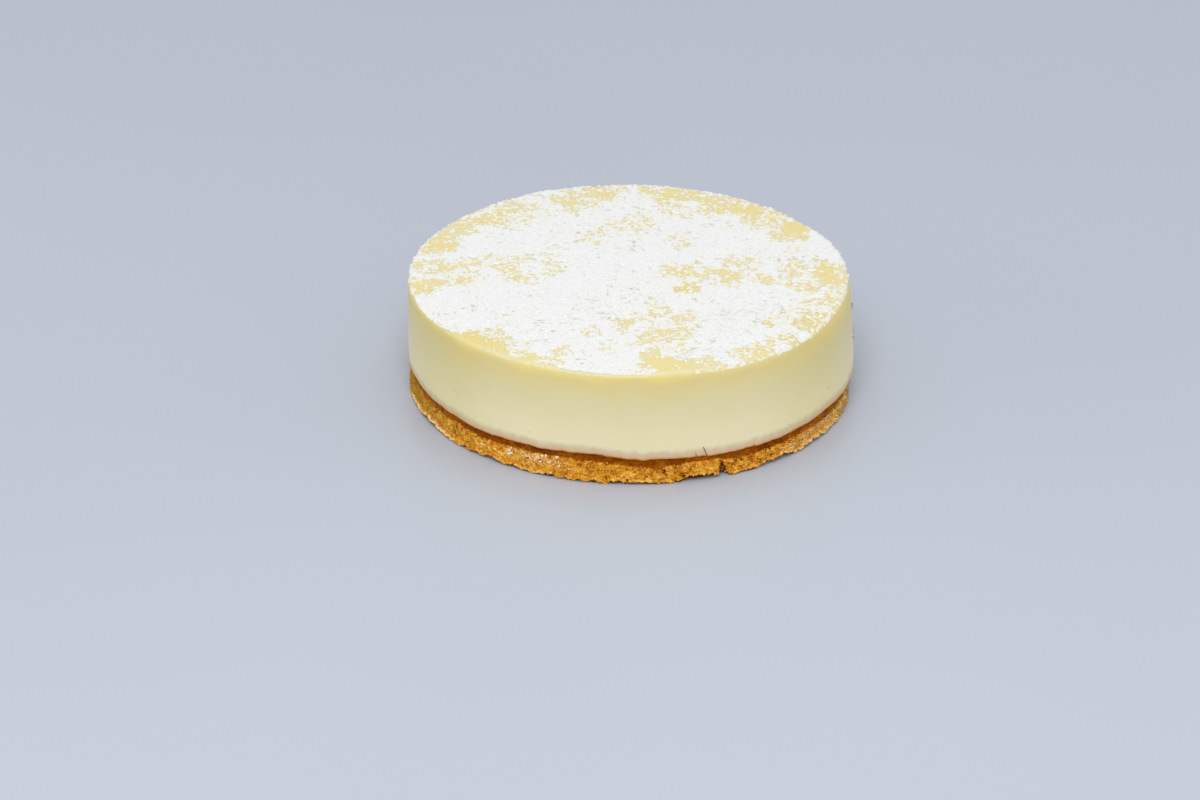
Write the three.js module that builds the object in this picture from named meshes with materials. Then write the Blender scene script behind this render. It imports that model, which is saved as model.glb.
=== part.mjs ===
// A round, uncut cheesecake: a smooth cream filling on a thin soaked layer and a crumb base.
//
// Units are millimetres and +Z is up. The origin is the middle of the cake's foot, on the
// surface that the crumb base rests on. The front of the cake faces -Y.
// Each layer is one closed solid that runs right through the cake. Each is drawn as rings of
// points, from the middle of its top, out and down its side, and in to the middle of its foot.

import * as THREE from 'three';

// Heights of the layers. The icing sugar is the top of the cake's height.
const CAKE_HEIGHT = 49;
const SUGAR_THICKNESS = 0.45;
const FILLING_TOP = CAKE_HEIGHT - SUGAR_THICKNESS;
const FILLING_BOTTOM = 11.4;
const CRUMB_TOP = 8.6;
const LAYER_GAP = 0.3;

// Radii. The filling stands a little proud of the soaked layer and slumps outwards below.
const CRUMB_RADIUS = 92.6;
const SOAKED_RADIUS = 92.0;
const SOAKED_WAVE = 0.25;
const SOAKED_TOP_ROUND = 0.5;
const FILLING_TOP_RADIUS = 91.6;
const FILLING_BULGE_RADIUS = 92.8;

// Every layer is slightly oval, and longest in this direction.
const OVAL_STRETCH = 0.5;
const OVAL_ANGLE = THREE.MathUtils.degToRad(-50);

// The filling's edges, and how far its top has crept to the left.
const RIM_ROUND = 2.4;
const LIP_ROUND = 1.5;
const LIP_WAVE = 0.5;
const TOP_LEAN = -1.4;
const SLUMP_POWER = 1.6;

// How finely each layer is drawn.
const TOP_RINGS = 23;
const RIM_STEPS = 4;
const WALL_STEPS = 5;
const LIP_STEPS = 3;
const SOAKED_COLUMNS = 120;
const CRUMB_COLUMNS = 320;
const CRUMB_ROWS = [8.2, 7.2, 6.0, 4.8, 3.6, 2.4, 1.2];

// The crumb base's rough side.
const LUMP_SIZE = 6.0;
const LUMP_DEPTH = 0.7;
const GRAIN_SIZE = 2.1;
const GRAIN_DEPTH = 1.0;
const TOP_EDGE_ROUND = 0.6;
const FOOT_UNDERCUT = 0.4;
const CREVICE_ANGLE = THREE.MathUtils.degToRad(-66.5);
const CREVICE_DEPTH = 2.6;
const CREVICE_FOOT_HALF_WIDTH = 3.4;
const CREVICE_TOP_HALF_WIDTH = 1.0;

// Where the icing sugar is thin or missing: middle, half widths and turn of each oval. The
// sugar thins out from the first of these shares of an oval's half width to the second.
const BARE_SHARE = 0.75;
const DUSTED_SHARE = 1.25;
const BARE_PATCHES = [
  { name: 'left rim', x: -79, y: 28, across: 7, along: 14, turn: -20 },
  { name: 'back left', x: -21, y: 77, across: 18, along: 8, turn: 5 },
  { name: 'back', x: 21, y: 79, across: 9, along: 7, turn: -12 },
  { name: 'back right', x: 46, y: 68, across: 14, along: 8, turn: -35 },
  { name: 'right shoulder', x: 68, y: 44, across: 6, along: 11, turn: 20 },
  { name: 'right rim', x: 80, y: 1, across: 6, along: 13, turn: 0 },
  { name: 'right of middle', x: 28, y: 2, across: 14, along: 5, turn: -8 },
  { name: 'small right', x: 23, y: -15, across: 4, along: 6, turn: 20 },
  { name: 'low right rim', x: 75, y: -42, across: 7, along: 9, turn: 0 },
  { name: 'front right', x: 52, y: -69, across: 7, along: 4, turn: 35 },
  { name: 'front', x: 15, y: -81, across: 11, along: 5, turn: -8 },
  { name: 'front middle', x: 14, y: -46, across: 10, along: 14, turn: 0 },
  { name: 'front left', x: -59, y: -64, across: 13, along: 6, turn: -40 },
  { name: 'left', x: -83, y: -12, across: 6, along: 9, turn: 0 },
];

const COLOURS = {
  filling: new THREE.Color().setRGB(0.87, 0.83, 0.67, THREE.SRGBColorSpace),
  soaked: new THREE.Color().setRGB(0.47, 0.23, 0.05, THREE.SRGBColorSpace),
  crumb: new THREE.Color().setRGB(0.79, 0.54, 0.20, THREE.SRGBColorSpace),
};

const { lerp, smoothstep } = THREE.MathUtils;

// A repeatable number from -1 to 1 for one corner of the noise grid.
function cornerValue(ix, iy, iz) {
  let hash = Math.imul(ix, 73856093) ^ Math.imul(iy, 19349663) ^ Math.imul(iz, 83492791);
  hash = Math.imul(hash ^ (hash >>> 15), 2246822519);
  hash = Math.imul(hash ^ (hash >>> 13), 3266489917);
  return ((hash ^ (hash >>> 16)) >>> 0) / 2147483647.5 - 1;
}

// Smooth noise from -1 to 1 whose lumps are about `size` across.
function noise(point, size) {
  const scaled = point.map((value) => value / size);
  const low = scaled.map(Math.floor);
  const [tx, ty, tz] = scaled.map((value, axis) => smoothstep(value - low[axis], 0, 1));
  const corner = (dx, dy, dz) => cornerValue(low[0] + dx, low[1] + dy, low[2] + dz);
  const edge = (dy, dz) => lerp(corner(0, dy, dz), corner(1, dy, dz), tx);
  const face = (dz) => lerp(edge(0, dz), edge(1, dz), ty);
  return lerp(face(0), face(1), tz);
}

// The points of one ring, evenly spaced by angle. A ring of one point is a middle.
function makeRing(count, pointAt) {
  return Array.from({ length: count }, (_, i) => pointAt((2 * Math.PI * i) / count));
}

// The triangles between two neighbouring rings, which may have different numbers of points.
function stitchRings(firstA, countA, firstB, countB) {
  const triangles = [];
  const nextAngle = (step, count) => (count > 1 ? (step + 1) / count : Infinity);
  const lastA = countA > 1 ? countA : 0;
  const lastB = countB > 1 ? countB : 0;
  let a = 0;
  let b = 0;
  while (a < lastA || b < lastB) {
    const pointA = firstA + (a % countA);
    const pointB = firstB + (b % countB);
    const moveB = b < lastB && (a >= lastA || nextAngle(b, countB) <= nextAngle(a, countA));
    if (moveB) {
      b += 1;
      triangles.push(pointA, pointB, firstB + (b % countB));
    } else {
      a += 1;
      triangles.push(pointA, pointB, firstA + (a % countA));
    }
  }
  return triangles;
}

// One closed solid from its rings, listed from the middle of the top to the middle of the foot.
function solidFromRings(rings) {
  const positions = rings.flat().flat();
  const indices = [];
  let first = 0;
  for (let i = 0; i + 1 < rings.length; i += 1) {
    const next = first + rings[i].length;
    indices.push(...stitchRings(first, rings[i].length, next, rings[i + 1].length));
    first = next;
  }
  const geometry = new THREE.BufferGeometry();
  geometry.setAttribute('position', new THREE.Float32BufferAttribute(positions, 3));
  geometry.setIndex(indices);
  geometry.computeVertexNormals();
  return geometry;
}

// How much sugar lies at a place: 1 is a full cover and 0 is bare.
function sugarCover(x, y) {
  return BARE_PATCHES.reduce((cover, patch) => {
    const turn = THREE.MathUtils.degToRad(patch.turn);
    const dx = x - patch.x;
    const dy = y - patch.y;
    const across = (dx * Math.cos(turn) + dy * Math.sin(turn)) / patch.across;
    const along = (dy * Math.cos(turn) - dx * Math.sin(turn)) / patch.along;
    const share = Math.hypot(across, along);
    return cover * smoothstep(share, BARE_SHARE, DUSTED_SHARE);
  }, 1);
}

// A point of a layer at an angle. The oval grows in step with the distance from the middle.
function layerPoint(angle, radius, height) {
  const stretch = (OVAL_STRETCH / FILLING_BULGE_RADIUS) * Math.cos(2 * (angle - OVAL_ANGLE));
  const reach = radius * (1 + stretch);
  return [reach * Math.cos(angle), reach * Math.sin(angle), height];
}

// A point of the filling, moved by the lean that grows with height.
function fillingPoint(angle, radius, height) {
  const [x, y] = layerPoint(angle, radius, height);
  return [x + (TOP_LEAN * height) / CAKE_HEIGHT, y, height];
}

// The wall's radius, from the lip's 0 to the rim's 1.
function wallRadius(rise) {
  return lerp(FILLING_BULGE_RADIUS, FILLING_TOP_RADIUS, rise ** SLUMP_POWER);
}

// How far the lip's round edge is lifted by its long and short waves.
function lipLift(angle) {
  const longWave = Math.sin(5 * angle + 1) * Math.cos(2 * angle);
  const shortWave = Math.sin(17 * angle);
  return LIP_WAVE * (0.7 + 0.4 * longWave + 0.3 * shortWave);
}

// The filling's top: rings of triangles all alike, with the sugar standing as low relief.
function fillingTopRings() {
  const flatRadius = FILLING_TOP_RADIUS - RIM_ROUND;
  const rings = [];
  for (let step = 0; step <= TOP_RINGS; step += 1) {
    const radius = (flatRadius * step) / TOP_RINGS;
    rings.push(makeRing(Math.max(1, 6 * step), (angle) => {
      const [x, y] = fillingPoint(angle, radius, CAKE_HEIGHT);
      return [x, y, FILLING_TOP + SUGAR_THICKNESS * sugarCover(x, y)];
    }));
  }
  return rings;
}

// The filling's side: the round rim, the slumped wall and the wavy lip.
function fillingSideRings() {
  const columns = 6 * TOP_RINGS;
  const wallTop = FILLING_TOP - RIM_ROUND;
  const rings = [];
  for (let step = 1; step <= RIM_STEPS; step += 1) {
    const bend = (0.5 * Math.PI * step) / RIM_STEPS;
    const radius = FILLING_TOP_RADIUS - RIM_ROUND * (1 - Math.sin(bend));
    const height = wallTop + RIM_ROUND * Math.cos(bend);
    rings.push(makeRing(columns, (angle) => fillingPoint(angle, radius, height)));
  }
  for (let step = 1; step <= WALL_STEPS; step += 1) {
    const rise = 1 - step / WALL_STEPS;
    rings.push(makeRing(columns, (angle) => {
      const wallBottom = FILLING_BOTTOM + LIP_ROUND + lipLift(angle);
      return fillingPoint(angle, wallRadius(rise), lerp(wallBottom, wallTop, rise));
    }));
  }
  for (let step = 1; step <= LIP_STEPS; step += 1) {
    const bend = (0.5 * Math.PI * step) / LIP_STEPS;
    const radius = FILLING_BULGE_RADIUS - LIP_ROUND * (1 - Math.cos(bend));
    rings.push(makeRing(columns, (angle) => {
      const drop = (LIP_ROUND + lipLift(angle)) * (1 - Math.sin(bend));
      return fillingPoint(angle, radius, FILLING_BOTTOM + drop);
    }));
  }
  return rings;
}

function makeFilling() {
  const middle = makeRing(1, (angle) => fillingPoint(angle, 0, FILLING_BOTTOM));
  return solidFromRings([...fillingTopRings(), ...fillingSideRings(), middle]);
}

function makeSoakedLayer() {
  const bottom = CRUMB_TOP + LAYER_GAP;
  const top = FILLING_BOTTOM - LAYER_GAP;
  const edgeWave = (angle) => SOAKED_WAVE * Math.sin(9 * angle) * Math.sin(4 * angle + 1);
  const edgeRing = (height, inset) => makeRing(SOAKED_COLUMNS, (angle) => (
    layerPoint(angle, SOAKED_RADIUS + edgeWave(angle) - inset, height)
  ));
  return solidFromRings([
    makeRing(1, () => layerPoint(0, 0, top)),
    edgeRing(top, SOAKED_TOP_ROUND),
    edgeRing(top - SOAKED_TOP_ROUND, 0),
    edgeRing(bottom, 0),
    makeRing(1, () => layerPoint(0, 0, bottom)),
  ]);
}

// How deep the crevice cuts at a place on the side. It narrows upwards.
function creviceDepth(angle, height) {
  const turn = angle - CREVICE_ANGLE;
  const fromMiddle = CRUMB_RADIUS * Math.abs(Math.atan2(Math.sin(turn), Math.cos(turn)));
  const halfWidth = lerp(CREVICE_FOOT_HALF_WIDTH, CREVICE_TOP_HALF_WIDTH, height / CRUMB_TOP);
  const inside = 1 - fromMiddle / halfWidth;
  return CREVICE_DEPTH * THREE.MathUtils.clamp(inside, 0, 1);
}

// The rough side of the crumb base at a place: lumps, grains and the crevice.
function crumbRadius(angle, height) {
  const place = layerPoint(angle, CRUMB_RADIUS, height);
  const lumps = LUMP_DEPTH * noise(place, LUMP_SIZE);
  const grains = GRAIN_DEPTH * noise(place, GRAIN_SIZE);
  return CRUMB_RADIUS + lumps + grains - creviceDepth(angle, height);
}

function makeCrumbBase() {
  const sideRing = (height, inset) => makeRing(CRUMB_COLUMNS, (angle) => (
    layerPoint(angle, crumbRadius(angle, height) - inset, height)
  ));
  return solidFromRings([
    makeRing(1, () => layerPoint(0, 0, CRUMB_TOP)),
    sideRing(CRUMB_TOP, TOP_EDGE_ROUND),
    ...CRUMB_ROWS.map((height) => sideRing(height, 0)),
    sideRing(0, FOOT_UNDERCUT),
    makeRing(1, () => layerPoint(0, 0, 0)),
  ]);
}

function makeLayer(name, geometry, color, roughness) {
  const material = new THREE.MeshStandardMaterial({ color, roughness, metalness: 0 });
  const mesh = new THREE.Mesh(geometry, material);
  mesh.name = name;
  return mesh;
}

const cheesecake = new THREE.Group();
cheesecake.add(makeLayer('filling', makeFilling(), COLOURS.filling, 0.3));
cheesecake.add(makeLayer('soaked_layer', makeSoakedLayer(), COLOURS.soaked, 0.35));
cheesecake.add(makeLayer('crumb_base', makeCrumbBase(), COLOURS.crumb, 0.85));

export default cheesecake;
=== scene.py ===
# A round, uncut cheesecake: a smooth cream filling on a thin soaked layer and a crumb base, with
# icing sugar dusted over its flat top.
#
# Sizes are in millimetres and are turned into metres as each mesh is made. The front of the cake
# faces -Y, and angles run anticlockwise from +X, as seen from above.

import itertools
import math

import bpy
import numpy as np
from mathutils import Matrix, Vector


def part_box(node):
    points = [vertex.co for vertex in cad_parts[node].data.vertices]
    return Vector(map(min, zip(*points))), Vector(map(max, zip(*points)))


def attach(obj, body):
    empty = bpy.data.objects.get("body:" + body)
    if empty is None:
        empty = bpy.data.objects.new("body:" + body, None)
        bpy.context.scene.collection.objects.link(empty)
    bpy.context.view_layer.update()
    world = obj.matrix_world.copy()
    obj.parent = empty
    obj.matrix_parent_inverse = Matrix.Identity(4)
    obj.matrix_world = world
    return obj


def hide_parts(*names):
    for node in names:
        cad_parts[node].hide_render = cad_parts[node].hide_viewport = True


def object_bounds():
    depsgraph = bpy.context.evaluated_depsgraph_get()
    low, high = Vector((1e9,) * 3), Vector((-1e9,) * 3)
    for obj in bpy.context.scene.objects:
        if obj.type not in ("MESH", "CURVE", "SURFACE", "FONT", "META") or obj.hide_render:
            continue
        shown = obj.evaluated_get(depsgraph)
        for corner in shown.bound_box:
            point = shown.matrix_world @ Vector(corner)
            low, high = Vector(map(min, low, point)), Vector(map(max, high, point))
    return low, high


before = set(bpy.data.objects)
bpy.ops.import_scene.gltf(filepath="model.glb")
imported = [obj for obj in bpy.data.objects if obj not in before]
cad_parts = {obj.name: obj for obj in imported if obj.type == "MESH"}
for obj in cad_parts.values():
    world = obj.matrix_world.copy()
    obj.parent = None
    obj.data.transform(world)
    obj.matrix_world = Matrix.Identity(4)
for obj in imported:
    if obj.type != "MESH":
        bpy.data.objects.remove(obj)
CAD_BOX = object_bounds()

MM = 0.001
CAD_LOW, CAD_HIGH = (np.array(corner) / MM for corner in CAD_BOX)


def corners_in_mm(node):
    """The lowest and highest corner of a CAD node."""
    return [np.array(corner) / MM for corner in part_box(node)]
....
The exercise:
Only the lines running from the line with "function makeLayer(name, geometry, color, roughness)" through the line with "imported = [obj" should be repeated, exactly and with both ends kept.

Result:
function makeLayer(name, geometry, color, roughness) {
  const material = new THREE.MeshStandardMaterial({ color, roughness, metalness: 0 });
  const mesh = new THREE.Mesh(geometry, material);
  mesh.name = name;
  return mesh;
}

const cheesecake = new THREE.Group();
cheesecake.add(makeLayer('filling', makeFilling(), COLOURS.filling, 0.3));
cheesecake.add(makeLayer('soaked_layer', makeSoakedLayer(), COLOURS.soaked, 0.35));
cheesecake.add(makeLayer('crumb_base', makeCrumbBase(), COLOURS.crumb, 0.85));

export default cheesecake;
=== scene.py ===
# A round, uncut cheesecake: a smooth cream filling on a thin soaked layer and a crumb base, with
# icing sugar dusted over its flat top.
#
# Sizes are in millimetres and are turned into metres as each mesh is made. The front of the cake
# faces -Y, and angles run anticlockwise from +X, as seen from above.

import itertools
import math

import bpy
import numpy as np
from mathutils import Matrix, Vector


def part_box(node):
    points = [vertex.co for vertex in cad_parts[node].data.vertices]
    return Vector(map(min, zip(*points))), Vector(map(max, zip(*points)))


def attach(obj, body):
    empty = bpy.data.objects.get("body:" + body)
    if empty is None:
        empty = bpy.data.objects.new("body:" + body, None)
        bpy.context.scene.collection.objects.link(empty)
    bpy.context.view_layer.update()
    world = obj.matrix_world.copy()
    obj.parent = empty
    obj.matrix_parent_inverse = Matrix.Identity(4)
    obj.matrix_world = world
    return obj


def hide_parts(*names):
    for node in names:
        cad_parts[node].hide_render = cad_parts[node].hide_viewport = True


def object_bounds():
    depsgraph = bpy.context.evaluated_depsgraph_get()
    low, high = Vector((1e9,) * 3), Vector((-1e9,) * 3)
    for obj in bpy.context.scene.objects:
        if obj.type not in ("MESH", "CURVE", "SURFACE", "FONT", "META") or obj.hide_render:
            continue
        shown = obj.evaluated_get(depsgraph)
        for corner in shown.bound_box:
            point = shown.matrix_world @ Vector(corner)
            low, high = Vector(map(min, low, point)), Vector(map(max, high, point))
    return low, high


before = set(bpy.data.objects)
bpy.ops.import_scene.gltf(filepath="model.glb")
imported = [obj for obj in bpy.data.objects if obj not in before]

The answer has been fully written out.